I was cleaning off my work desk this morning and found something that brought back a flash of my dad. During my cancer treatments, my dad was also going through his own challenges with heart disease and so we couldn’t see each other in person, but talked on the phone often and shared our woes about our particular challenge that week. I know it was hard for him to know about what I was going through without being able to come visit, but his calls meant so much to me.
When we were growing up my dad managed the Graphic Design department of the Singer Sewing Machine Company (back when moms still sewed at home). His department was responsible for all the instruction manuals for the sewing machines; basically he was in Marketing, the career that I eventually found myself in. I never actually understood what he did until I was in my 20’s and when we both realized that I was working in the same field, we started to connect in a new way. One day he showed me his printers loupe, the device he used to review artwork back when he was still at Singer’s.
I love this thing. It’s solid and hefty, feels good in the palm of my hand. It’s about 2″ x 1″ x 1/2″ in size when it’s closed like above.
To use it, you open the top and then pull the little magnifying loupe out and place it over the art work you’re reviewing.
It sets up in the exact correct position to review whatever art you’re looking at, to help an art director decide which of the images they’re working with is the most exact and has the best resolution for reproduction.
The first thing he told me when he shared it with me, was how all printed artwork is basically created out of 4 colors, CYMK (cyan, magenta, yellow and black). When I looked into the little loupe magnifier and saw my first color image under magnification, I looked up at him with a flash of recognition and said “Oh, it’s just like Pointilism!” and he nodded with a pleased smile on his face. We were a weirdly intellectually oriented family and so I was really familar with Seurat’s pointilism and had always been fascinated with the dots that he used to create artwork. Here were those Seurat pointilism dots, only in a piece of advertising that my father and I were viewing through his loupe.
It was nice to find that we shared this work, and after that we talked about work whenever I visited.
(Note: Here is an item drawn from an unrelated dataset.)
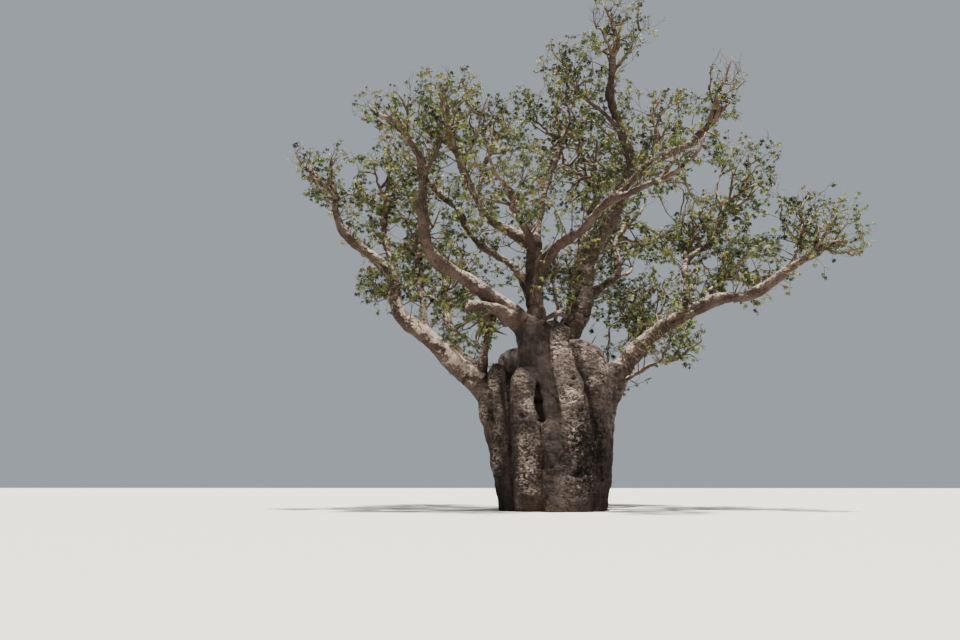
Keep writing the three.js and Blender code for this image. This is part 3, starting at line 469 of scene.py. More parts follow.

Somewhere along the line, he gave me the loupe and I’ve kept it ever since. I actually used it a lot during my own jobs over the years, before everything was computerized and viewed on line. I kept it in my work drawer at J&J, and now keep it on my home office desk. I like the way it feels, the solid metal and hard plastic, rounded edges, the tiny little magnifying glass that is stored neatly away inside. It’s been a touchpoint for me for a long time and I still feel somehow safe and solid when I have it in my hands.
Sue says
Really nice, Claudia! He’d be so thrilled to know you have it and that you remember all that. I have this ashtray, and I rest my paintbrushes on it, but think of him often when I use it. And I wear his watch, even though the band is way too big and it flops all around my wrist–makes me remember him all day long to have it there.
Claudia Schmidt says
Hi Sue – the loupe sort of reminded me of his ashtray in a way. Both solid and substantial, silver metal.